In both classical and quantum schemes, distributed fan-out consistently produces major gains in scalability, efficiency, and simplicity relative to centralized, sequential, or non-distributed alternatives.

6. Architectural Implications and Cross-Domain Generalization

The distributed fan-out paradigm, instantiated with optical splitters, boundary-absorbed JJ buffers, multipartite GHZ states, or strict-duplication logic trees, enables physical architectures where resource-intensive replication is avoided or absorbed into the topology.
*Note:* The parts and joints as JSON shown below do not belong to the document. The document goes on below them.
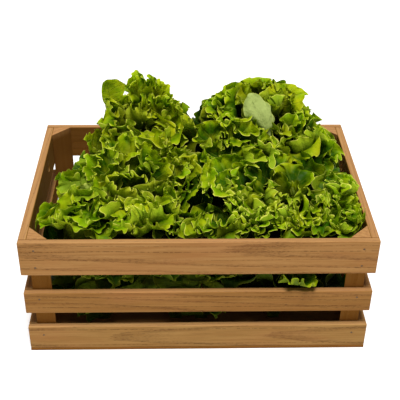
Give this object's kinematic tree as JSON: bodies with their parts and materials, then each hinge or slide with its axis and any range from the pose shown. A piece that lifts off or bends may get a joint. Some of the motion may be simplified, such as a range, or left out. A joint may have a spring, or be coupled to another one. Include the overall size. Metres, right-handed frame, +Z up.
{
  "type": "slatted wooden harvest crate with lettuce",
  "caption": "Slatted wooden harvest crate with nailed corner posts, a boarded floor and rope holes, filled with upright heads of leaf lettuce that lift out.",
  "frame": {"origin": "on the ground, in the middle of the crate's footprint", "axes": "+X along the crate's length, -Y towards its front long side, +Z up"},
  "size_m": [0.45, 0.3, 0.288],
  "materials": {
    "crate_wood": "matte",
    "floor_wood": "matte",
    "brad_steel": "satin",
    "lettuce_leaf": "satin"
  },
  "bodies": {
    "crate": {"back_slat_bottom": "crate_wood", "back_slat_middle": "crate_wood", "back_slat_top": "crate_wood", "brad_back_left_bottom_1": "brad_steel", "brad_back_left_middle_1": "brad_steel", "brad_back_left_top_1": "brad_steel", "brad_back_left_top_2": "brad_steel", "brad_back_right_bottom_1": "brad_steel", "brad_back_right_middle_1": "brad_steel", "brad_back_right_top_1": "brad_steel", "brad_back_right_top_2": "brad_steel", "brad_floor_1_left": "brad_steel", "brad_floor_1_right": "brad_steel", "brad_floor_2_left": "brad_steel", "brad_floor_2_right": "brad_steel", "brad_floor_3_left": "brad_steel", "brad_floor_3_right": "brad_steel", "brad_floor_4_left": "brad_steel", "brad_floor_4_right": "brad_steel", "brad_front_left_bottom_1": "brad_steel", "brad_front_left_middle_1": "brad_steel", "brad_front_left_top_1": "brad_steel", "brad_front_left_top_2": "brad_steel", "brad_front_right_bottom_1": "brad_steel", "brad_front_right_middle_1": "brad_steel", "brad_front_right_top_1": "brad_steel", "brad_front_right_top_2": "brad_steel", "brad_left_end_back_bottom": "brad_steel", "brad_left_end_back_middle": "brad_steel", "brad_left_end_back_top": "brad_steel", "brad_left_end_front_bottom": "brad_steel", "brad_left_end_front_middle": "brad_steel", "brad_left_end_front_top": "brad_steel", "brad_right_end_back_bottom": "brad_steel", "brad_right_end_back_middle": "brad_steel", "brad_right_end_back_top": "brad_steel", "brad_right_end_front_bottom": "brad_steel", "brad_right_end_front_middle": "brad_steel", "brad_right_end_front_top": "brad_steel", "floor_board_1": "floor_wood", "floor_board_2": "floor_wood", "floor_board_3": "floor_wood", "floor_board_4": "floor_wood", "front_slat_bottom": "crate_wood", "front_slat_middle": "crate_wood", "front_slat_top": "crate_wood", "left_end_slat_bottom": "crate_wood", "left_end_slat_middle": "crate_wood", "left_end_slat_top": "crate_wood", "post_back_left": "crate_wood", "post_back_right": "crate_wood", "post_front_left": "crate_wood", "post_front_right": "crate_wood", "right_end_slat_bottom": "crate_wood", "right_end_slat_middle": "crate_wood", "right_end_slat_top": "crate_wood"},
    "head_back_left": {"lettuce_back_left": "lettuce_leaf"},
    "head_back_right": {"lettuce_back_right": "lettuce_leaf"},
    "head_front_left": {"lettuce_front_left": "lettuce_leaf"},
    "head_front_right": {"lettuce_front_right": "lettuce_leaf"}
  },
  "joints": [
    {"name": "lift_back_left", "type": "slide", "parent": "crate", "child": "head_back_left", "axis": [0, 0, 1], "range_m": [0, 0.3]},
    {"name": "lift_back_right", "type": "slide", "parent": "crate", "child": "head_back_right", "axis": [0, 0, 1], "range_m": [0, 0.3]},
    {"name": "lift_front_left", "type": "slide", "parent": "crate", "child": "head_front_left", "axis": [0, 0, 1], "range_m": [0, 0.3]},
    {"name": "lift_front_right", "type": "slide", "parent": "crate", "child": "head_front_right", "axis": [0, 0, 1], "range_m": [0, 0.3]}
  ]
}
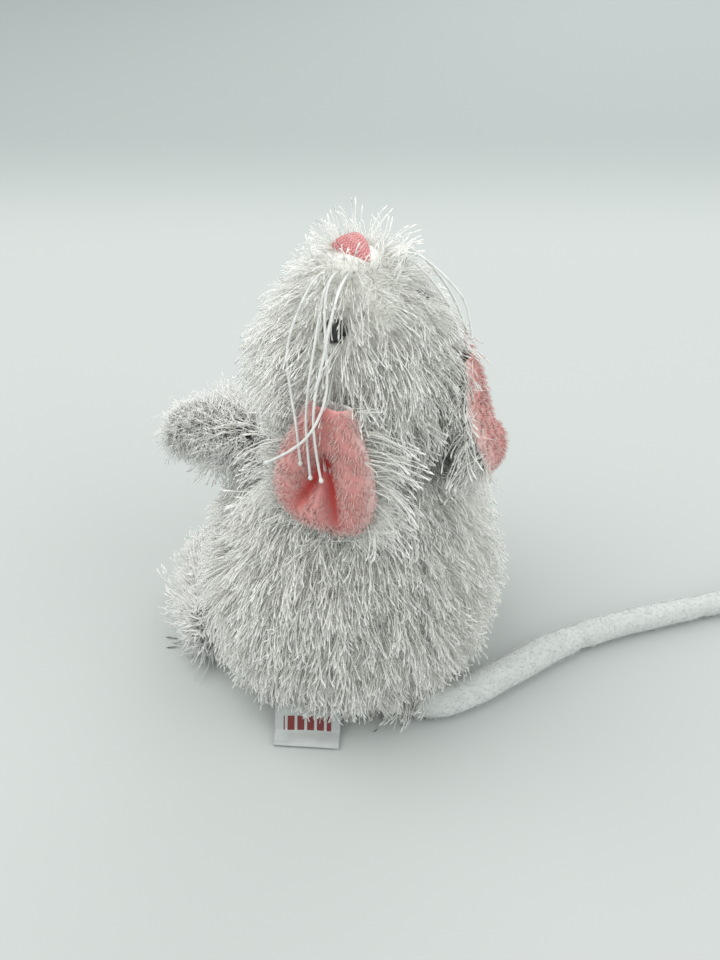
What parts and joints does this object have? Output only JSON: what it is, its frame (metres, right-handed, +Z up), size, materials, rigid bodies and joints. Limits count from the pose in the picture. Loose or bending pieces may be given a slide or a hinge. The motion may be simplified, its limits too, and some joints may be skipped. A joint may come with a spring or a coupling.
{
  "type": "plush mouse",
  "caption": "Bean-filled plush mouse sitting upright with its head tipped back, with floppy pink-lined ears, thread whiskers and a long tail.",
  "frame": {"origin": "on the floor, under the middle of the body", "axes": "+Z up; the mouse faces -Y, its left side is +X and its back is +Y"},
  "size_m": [0.2275, 0.1328, 0.1479],
  "materials": {
    "white_fur": "long pile plush",
    "pink_plush": "short pile plush",
    "tail_plush": "short pile plush",
    "nose_satin": "satin stitch",
    "thread_white": "twisted thread",
    "label_satin": "satin ribbon",
    "stuffing": "polyester fibre",
    "bean_pouch": "plain woven",
    "eye_black": "glossy",
    "washer_plastic": "moulded",
    "pellets": "moulded"
  },
  "bodies": {
    "torso": {"body_left_panel": "white_fur", "body_right_panel": "white_fur", "base_panel": "white_fur", "body_stuffing": "stuffing", "bean_pouch": "bean_pouch", "pellets": "pellets", "closing_stitches": "thread_white", "label": "label_satin"},
    "neck": {"neck_gather": "white_fur", "neck_seam_thread": "thread_white"},
    "head": {"head_left_panel": "white_fur", "head_right_panel": "white_fur", "head_gusset": "white_fur", "head_stuffing": "stuffing", "nose_embroidery": "nose_satin", "eye_left": "eye_black", "eye_left_washer": "washer_plastic", "eye_right": "eye_black", "eye_right_washer": "washer_plastic", "whisker_left_1": "thread_white", "whisker_left_2": "thread_white", "whisker_left_3": "thread_white", "whisker_left_4": "thread_white", "whisker_right_1": "thread_white", "whisker_right_2": "thread_white", "whisker_right_3": "thread_white"},
    "tail": {"tail_sleeve": "tail_plush", "tail_filling": "stuffing"},
    "ear_left": {"ear_left_back": "white_fur", "ear_left_lining": "pink_plush"},
    "arm_left": {"arm_left_skin": "white_fur", "arm_left_stuffing": "stuffing"},
    "leg_left": {"leg_left_skin": "white_fur", "leg_left_stuffing": "stuffing"},
    "ear_right": {"ear_right_back": "white_fur", "ear_right_lining": "pink_plush"},
    "arm_right": {"arm_right_skin": "white_fur", "arm_right_stuffing": "stuffing"},
    "leg_right": {"leg_right_skin": "white_fur", "leg_right_stuffing": "stuffing"}
  },
  "joints": [
    {"name": "head_turn", "type": "hinge", "parent": "torso", "child": "neck", "pos_m": [0, 0.00616, 0.09159], "axis": [0, 0.0941, 0.9956], "range_deg": [-35, 35], "stiffness_Nm_per_rad": 0.06},
    {"name": "head_nod", "type": "hinge", "parent": "neck", "child": "head", "pos_m": [0, 0.00616, 0.09159], "axis": [1, 0, 0], "range_deg": [-10, 9], "stiffness_Nm_per_rad": 0.15},
    {"name": "ear_left_flap", "type": "hinge", "parent": "head", "child": "ear_left", "pos_m": [0.0206, 0.02258, 0.11711], "axis": [0.5, -0.866, 0], "range_deg": [0, 95], "deforming": ["whisker_left_1", "whisker_left_2", "whisker_left_3", "whisker_left_4"]},
    {"name": "arm_left_swing", "type": "hinge", "parent": "torso", "child": "arm_left", "pos_m": [0.0213, -0.0189, 0.0785], "axis": [-0.7744, -0.6328, 0], "range_deg": [-22, 30], "stiffness_Nm_per_rad": 0.02},
    {"name": "leg_left_swing", "type": "hinge", "parent": "torso", "child": "leg_left", "pos_m": [0.04, -0.0205, 0.0116], "axis": [0, 0, 1], "range_deg": [0, 30], "stiffness_Nm_per_rad": 0.02},
    {"name": "ear_right_flap", "type": "hinge", "parent": "head", "child": "ear_right", "pos_m": [-0.0206, 0.02258, 0.11711], "axis": [0.5, 0.866, 0], "range_deg": [0, 95], "deforming": ["whisker_right_1", "whisker_right_2", "whisker_right_3"]},
    {"name": "arm_right_swing", "type": "hinge", "parent": "torso", "child": "arm_right", "pos_m": [-0.0213, -0.0189, 0.0785], "axis": [-0.7744, 0.6328, 0], "range_deg": [-22, 30], "stiffness_Nm_per_rad": 0.02},
    {"name": "leg_right_swing", "type": "hinge", "parent": "torso", "child": "leg_right", "pos_m": [-0.04, -0.0205, 0.0116], "axis": [0, 0, -1], "range_deg": [0, 30], "stiffness_Nm_per_rad": 0.02},
    {"name": "tail_swing", "type": "hinge", "parent": "torso", "child": "tail", "pos_m": [-0.0022, 0.0439, 0.0053], "axis": [0, 0, -1], "range_deg": [-4, 55], "stiffness_Nm_per_rad": 0.01}
  ]
}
Key cross-domain patterns include:

Passive physical-layer duplication: Exploiting inherent properties of the substrate (optical, superconducting, quantum) for direct replication.
Parametric, static relay rules: Precomputed forwarding and distributed relay assignment eliminate dynamic mapping burdens.
Composable boundary operations: Every node or logic cell acts as both relay and logic resource, attaining amortized cost and robust scaling.
Compiler/hardware co-design: In quantum and classical domains, compilers and topologies must expose collective communication structures for maximal resource leverage, e.g., coordinated GHZ and qudit scheduling or SDN rule optimization.
Graceful degradation and fault containment: By distributing replication, failures can be locally isolated without global reconfiguration, and system capacity degrades proportionally to local fan-out redundancy.

A plausible implication is that as scale and resource constraints intensify—whether in next-generation data centers, superconducting accelerators, or distributed quantum computers—architectures grounded in distributed fan-out will form an indispensable backbone for efficient replication, dissemination, and collective operations.